▸ **Directions for this task**
Set down, exactly as they appear, the lines from the line holding "left_shell();" through the line holding "record = json.load(file)", inclusive; output nothing outside that range.

— BEGIN —

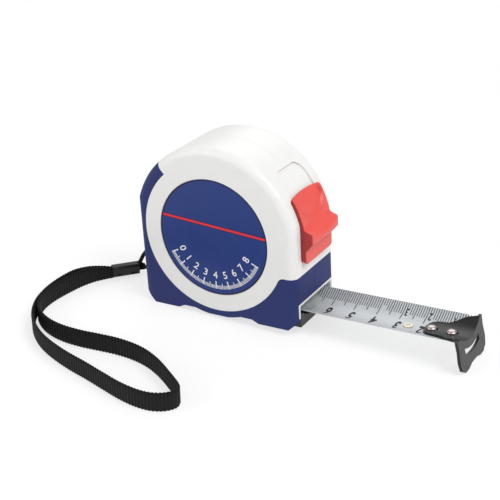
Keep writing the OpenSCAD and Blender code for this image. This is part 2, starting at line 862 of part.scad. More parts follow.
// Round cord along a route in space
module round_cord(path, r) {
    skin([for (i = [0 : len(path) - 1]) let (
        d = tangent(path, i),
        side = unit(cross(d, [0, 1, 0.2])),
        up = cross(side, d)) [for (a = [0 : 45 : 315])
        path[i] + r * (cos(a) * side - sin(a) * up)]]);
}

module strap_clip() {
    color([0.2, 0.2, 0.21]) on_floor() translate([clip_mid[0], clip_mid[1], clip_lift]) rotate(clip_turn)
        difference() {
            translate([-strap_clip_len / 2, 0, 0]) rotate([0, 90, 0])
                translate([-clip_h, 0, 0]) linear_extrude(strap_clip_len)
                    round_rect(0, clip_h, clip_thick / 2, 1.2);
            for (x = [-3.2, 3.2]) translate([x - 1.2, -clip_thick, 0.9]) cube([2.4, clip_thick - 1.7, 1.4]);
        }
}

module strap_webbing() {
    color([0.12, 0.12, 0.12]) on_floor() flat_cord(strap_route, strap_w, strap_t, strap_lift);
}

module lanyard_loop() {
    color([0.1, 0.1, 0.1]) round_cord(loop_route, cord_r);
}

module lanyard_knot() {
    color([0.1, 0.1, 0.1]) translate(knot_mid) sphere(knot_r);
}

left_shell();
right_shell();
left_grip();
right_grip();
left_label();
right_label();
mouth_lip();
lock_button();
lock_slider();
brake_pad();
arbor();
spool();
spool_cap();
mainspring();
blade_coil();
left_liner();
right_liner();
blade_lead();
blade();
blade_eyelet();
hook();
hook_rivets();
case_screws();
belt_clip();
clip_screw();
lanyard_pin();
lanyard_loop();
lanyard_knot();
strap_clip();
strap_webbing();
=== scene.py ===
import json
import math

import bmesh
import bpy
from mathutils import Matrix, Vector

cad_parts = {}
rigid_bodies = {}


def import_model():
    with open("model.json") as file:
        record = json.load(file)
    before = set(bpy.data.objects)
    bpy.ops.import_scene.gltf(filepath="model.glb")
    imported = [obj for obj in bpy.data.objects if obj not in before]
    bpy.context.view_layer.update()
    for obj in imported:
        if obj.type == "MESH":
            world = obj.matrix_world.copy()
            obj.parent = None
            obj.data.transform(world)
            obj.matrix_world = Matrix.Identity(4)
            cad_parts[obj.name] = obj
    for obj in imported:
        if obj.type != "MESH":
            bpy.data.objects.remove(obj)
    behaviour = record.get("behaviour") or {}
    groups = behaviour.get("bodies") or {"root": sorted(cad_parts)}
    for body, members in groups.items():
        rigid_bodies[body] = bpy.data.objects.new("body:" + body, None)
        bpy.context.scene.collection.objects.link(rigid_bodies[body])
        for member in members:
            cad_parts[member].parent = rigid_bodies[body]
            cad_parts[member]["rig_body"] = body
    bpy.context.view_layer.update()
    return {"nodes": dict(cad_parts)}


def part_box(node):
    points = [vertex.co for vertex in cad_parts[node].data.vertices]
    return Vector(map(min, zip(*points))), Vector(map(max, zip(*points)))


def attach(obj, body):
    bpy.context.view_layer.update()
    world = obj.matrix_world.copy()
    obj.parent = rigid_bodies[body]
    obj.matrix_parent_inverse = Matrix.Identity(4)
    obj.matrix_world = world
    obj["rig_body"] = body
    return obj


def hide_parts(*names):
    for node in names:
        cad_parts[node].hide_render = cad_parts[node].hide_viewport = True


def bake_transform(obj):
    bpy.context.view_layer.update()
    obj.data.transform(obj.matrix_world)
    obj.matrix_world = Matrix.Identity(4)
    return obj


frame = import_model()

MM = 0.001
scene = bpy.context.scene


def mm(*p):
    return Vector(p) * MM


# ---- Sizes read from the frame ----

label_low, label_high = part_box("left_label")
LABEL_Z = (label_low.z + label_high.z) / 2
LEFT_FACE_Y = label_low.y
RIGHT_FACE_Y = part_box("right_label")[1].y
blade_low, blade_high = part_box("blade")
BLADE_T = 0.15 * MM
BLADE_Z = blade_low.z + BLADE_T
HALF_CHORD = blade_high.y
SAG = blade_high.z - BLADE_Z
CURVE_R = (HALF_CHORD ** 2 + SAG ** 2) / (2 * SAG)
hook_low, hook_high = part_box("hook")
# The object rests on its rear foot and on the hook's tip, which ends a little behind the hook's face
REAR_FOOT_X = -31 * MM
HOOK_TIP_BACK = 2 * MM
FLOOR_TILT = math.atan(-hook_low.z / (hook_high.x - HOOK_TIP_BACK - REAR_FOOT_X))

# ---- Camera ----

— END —

▸ **Exercise solution**
left_shell();
right_shell();
left_grip();
right_grip();
left_label();
right_label();
mouth_lip();
lock_button();
lock_slider();
brake_pad();
arbor();
spool();
spool_cap();
mainspring();
blade_coil();
left_liner();
right_liner();
blade_lead();
blade();
blade_eyelet();
hook();
hook_rivets();
case_screws();
belt_clip();
clip_screw();
lanyard_pin();
lanyard_loop();
lanyard_knot();
strap_clip();
strap_webbing();
=== scene.py ===
import json
import math

import bmesh
import bpy
from mathutils import Matrix, Vector

cad_parts = {}
rigid_bodies = {}


def import_model():
    with open("model.json") as file:
        record = json.load(file)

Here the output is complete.